Al doblar una esquina tropecé con el hombre barbudo y reservado que me había recogido en la estación.

– La gente me llama Maurice -dijo presentándose de mala gana.

– ¿Cómo se las arregla para no perderse? -quise saber- ¿Existe algún truco?

– Solo es cuestión de tiempo -respondió sin levantar la vista de su trabajo.

Maurice estaba arrodillado sobre una parcela, allanando la tierra revuelta y apretándola alrededor de las raíces de las plantas.

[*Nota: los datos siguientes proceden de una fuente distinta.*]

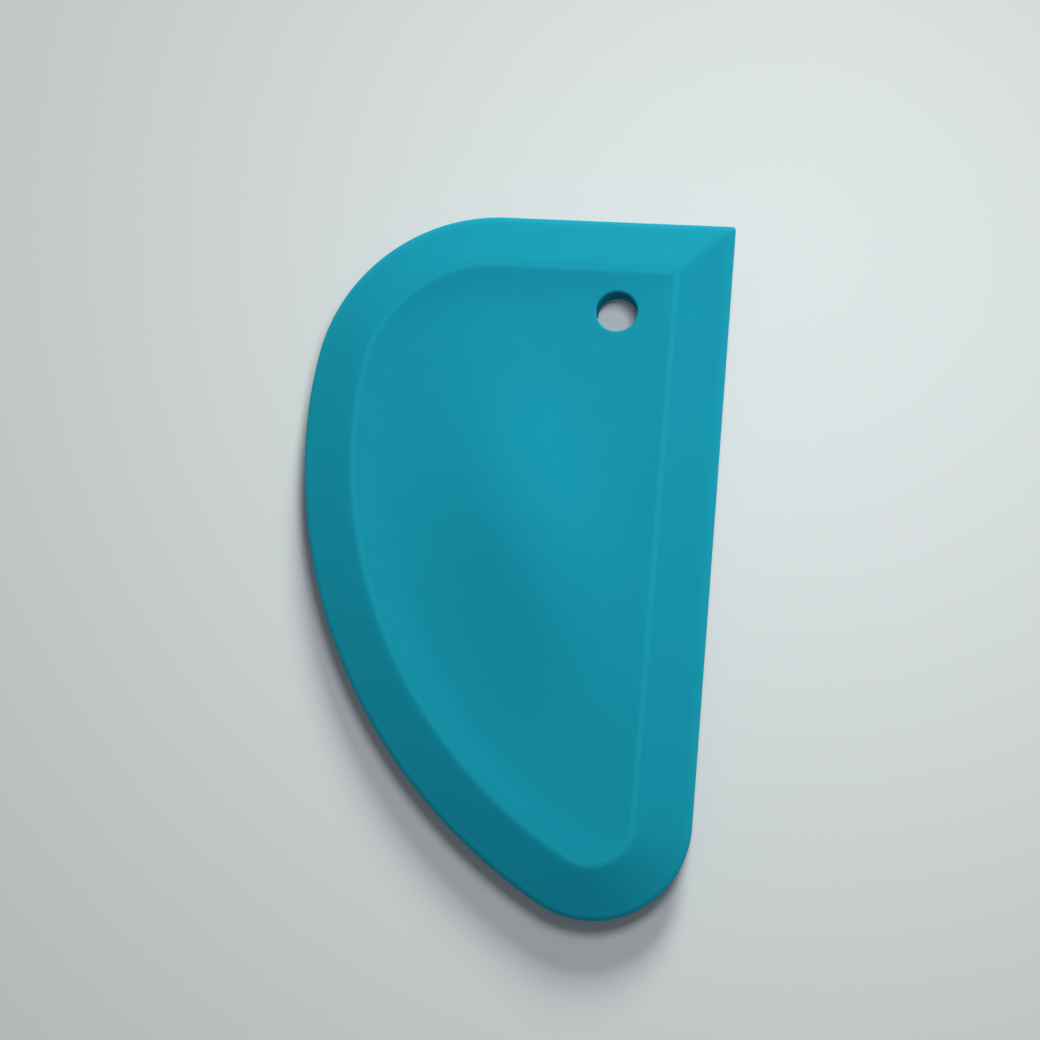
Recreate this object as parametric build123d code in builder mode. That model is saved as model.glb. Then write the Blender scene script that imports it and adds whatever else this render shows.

Advertí que no le complacía mi presencia en el jardín, pero como yo también soy un alma solitaria, no me molestó. A partir de aquel día, cuando nos encontrábamos, procuré tomar un sendero en la otra dirección; creo que él compartía mi discreción, pues en una o dos ocasiones, intuyendo algún movimiento por el rabillo del ojo, levanté la vista y vi a Maurice retroceder sobre sus pasos o volverse con brusquedad. De ese modo conseguíamos dejarnos en paz; sobraba espacio para poder evitarnos sin sentirnos constreñidos.